Now–do you feel safer?  Does our traveler?  Personally, I don’t.  In fact, I find that I live in a world that is now inundated with fears of various kinds.  We are all subjected to the airport searches, and the “orange” alerts, which tell us nothing except to be more afraid than we were.  Many children don’t feel safe walking to school alone or playing in most neighborhoods.  Unwrapped Halloween treats must be thrown away.  Would a neighbor poison my child?  We are cautioned to shred personal papers and old bills, lest our very identity be stolen.  We read of shootings in schools and even churches.  We have double-bolt locks and security systems in our homes.  Some people have even withdrawn into gated communities. 

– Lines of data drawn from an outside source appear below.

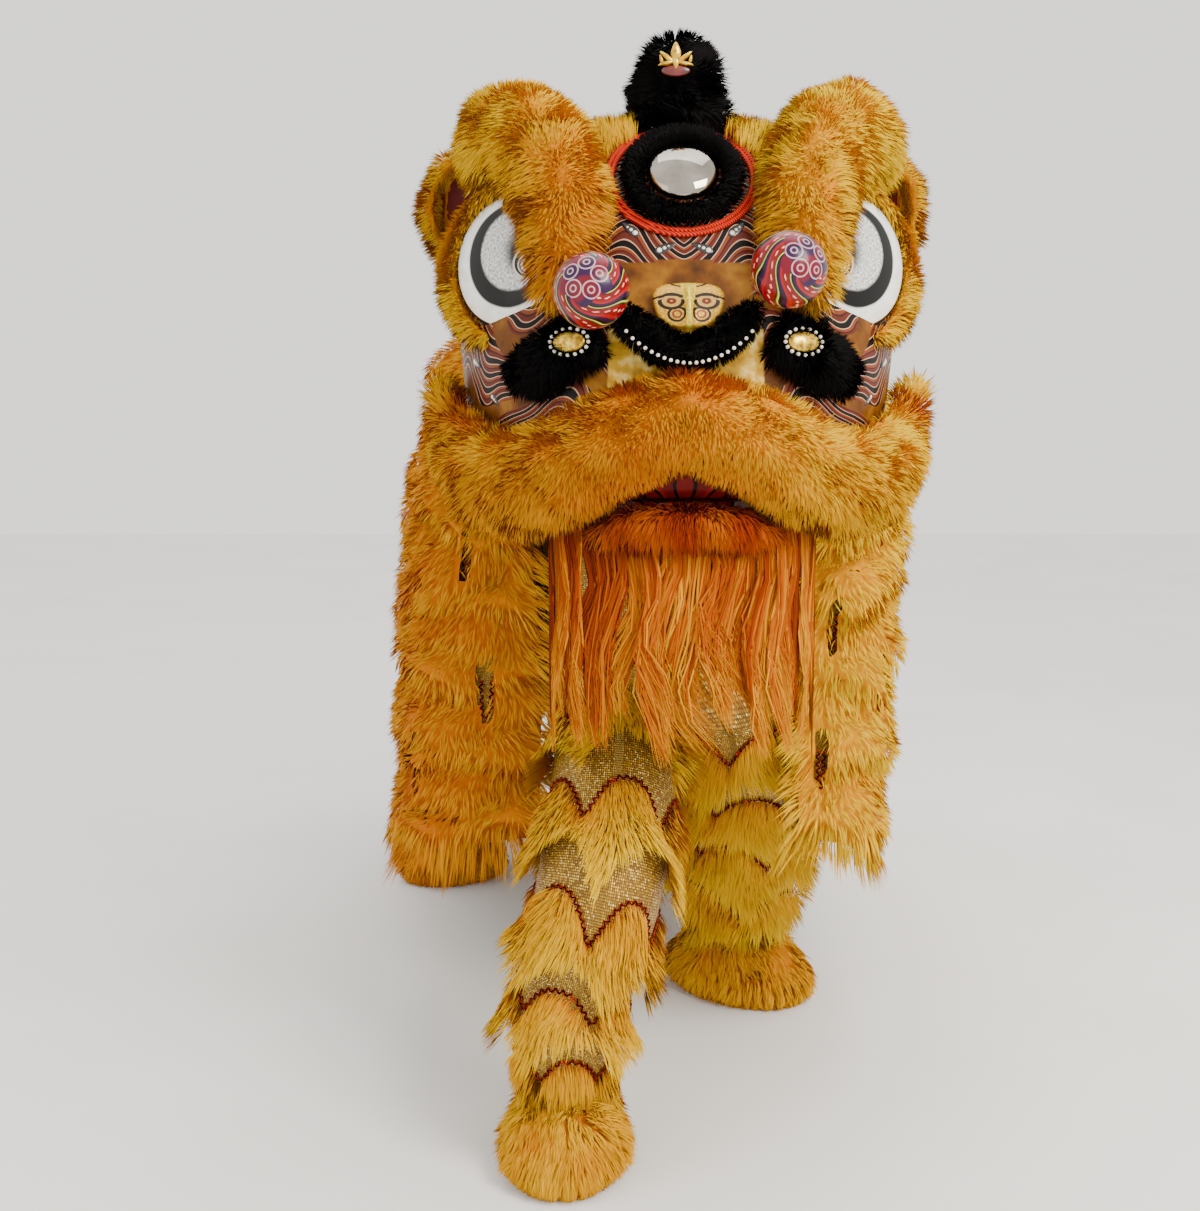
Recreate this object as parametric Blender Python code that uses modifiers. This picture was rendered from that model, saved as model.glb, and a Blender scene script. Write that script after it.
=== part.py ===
"""Lion dance costume for two dancers, in the form that it has when it is worn.

A papier-mache lion head with fur brows, eyes, ears, horn, mirror, nose, lip and hinged jaw; a
fur cape over both dancers; and two pairs of fur trousers with foot covers. Metres, +Z up. The
lion looks along -Y. The origin is where the front dancer carries the head, so the ground that
the dancers stand on is CARRY_HEIGHT below it. The lion's own right side is at -X.
"""

import math
from collections import namedtuple

import bmesh
import bpy
import numpy as np
from mathutils import Matrix, Vector

# Fits
GAP = 0.0004
CARRY_HEIGHT = 1.20

# Head shell: reach from the carrying point to each side
HEAD_HALF = 0.325
MUZZLE_REACH = 0.385
HEAD_BACK = 0.27
CROWN = 0.33
RIM_DROP = 0.20
SHELL_WALL = 0.004
SHELL_SQUARENESS = 2.6
SHELL_COLUMNS = 24

# Fur and cloth
CLOTH = 0.003
CAPE_FUR = 0.040
LEG_FUR = 0.030
FRONT_EDGE_FUR = 0.15
TUFT = 0.07

# Face pieces
BROW_ROLL = 0.085
EYE_RADIUS = 0.098
EYE_BULGE = 0.030
EYE_TRIM_ROLL = 0.023
LIP_ROLL = 0.088
MIRROR_RADIUS = 0.045
MIRROR_FUR_ROLL = 0.024
MIRROR_PIPING = 0.007
NOSE_ROLL = 0.036
WING_ROLL = 0.055
BALL_RADIUS = 0.049
POST_RADIUS = 0.006
HORN_RADIUS = 0.062
EAR_HALF_HEIGHT = 0.084
EAR_HALF_WIDTH = 0.060
EAR_HALF_DEPTH = 0.034
EAR_WALL = 0.012
EAR_PIN_RADIUS = 0.008
EAR_PLAY = 0.010

# Jaw, hung on a rod across the shell
JAW_BEHIND = 0.060
JAW_ROD_DROP = 0.178
JAW_ROD_RADIUS = 0.006
JAW_SLEEVE = 0.012
JAW_HALF = 0.115
JAW_BOARD = 0.012
JAW_FUR_ROLL = 0.026
JAW_PLAY = 0.003
BEARD_LENGTH = 0.29
BEARD_HALF = 0.185
BEARD_LOCKS = 12
BEARD_THICKNESS = 0.010
TONGUE_HALF = 0.048
TONGUE_LENGTH = 0.17

# Cape over both dancers
BODY_LENGTH = 1.74
BODY_HALF = 0.385
SWING = 0.035
HEM_HEIGHT = 0.28
CAPE_COLUMNS = 40
CAPE_BANDS = 5

# Trousers and foot covers
WAIST_DROP = 0.25
CROTCH_DROP = 0.50
HIP_HALF = 0.172
LEG_RADIUS = 0.084
LEG_COLUMNS = 12
LEG_BANDS = 4
FOOT_HALF_LENGTH = 0.112
FOOT_HALF_WIDTH = 0.080
FOOT_HEIGHT = 0.105
FOOT_WALL = 0.008

SIDES = {"right": -1, "left": 1}
GROUND = -CARRY_HEIGHT

for old in list(bpy.data.objects):
    bpy.data.objects.remove(old)
costume = bpy.data.collections.new("lion_dance_costume")
bpy.context.scene.collection.children.link(costume)
cutters = bpy.data.collections.new("cutters")
bpy.context.scene.collection.children.link(cutters)
cutters.hide_render = True


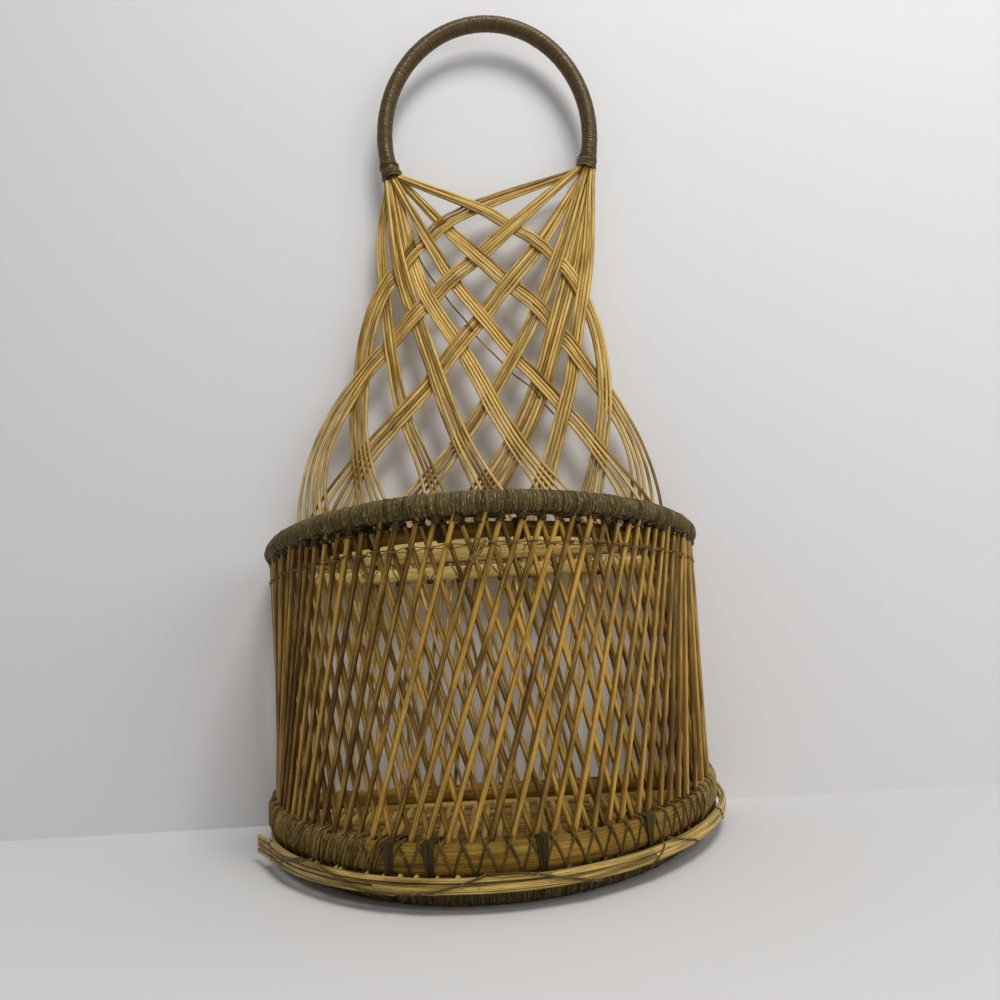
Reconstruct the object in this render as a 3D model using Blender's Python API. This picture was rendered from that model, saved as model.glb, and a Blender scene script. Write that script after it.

The fears I grew up with as a child in N. Louisiana were personal, from a family that had its problems–but these fears weren’t overlaid with the fears that saturate our society today.  Our doors were always unlocked during the day.  When “hoboes” (the wandering indigent) came by, we always gave them a big plate of food.  Our dog never had a leash, and ate scraps from the table.  We rode our bikes wherever we wanted, walked or hitched rides several miles to school and to the swimming pool, charged whatever we wanted to eat at the local grocery store on the town square.  We knew the banker–he lived next door.  Teenagers went to the “Teen Club,” sponsored by Coca Cola, and we drank nothing stronger than our sponsor’s beverage.  After basketball games, we went to the Purple Cow, where we had a burger and curly fries for 36 cents.  The most daring thing we did was to drive a couple of miles out into the country and climb the fire tower.  Since nobody was drinking, nobody fell.  (I should add that this bucolic picture applied only to whites, in a community that was absolutely segregated.)

I did not choose to return to Homer, LA, to live.  It got way too small for me, really soon.  But I remember that lovely sense of feeling “in place,” feeling safe and free in a community.  How do we still our anxiety in these times we’re in?  Where is a haven?  Where do we feel safe?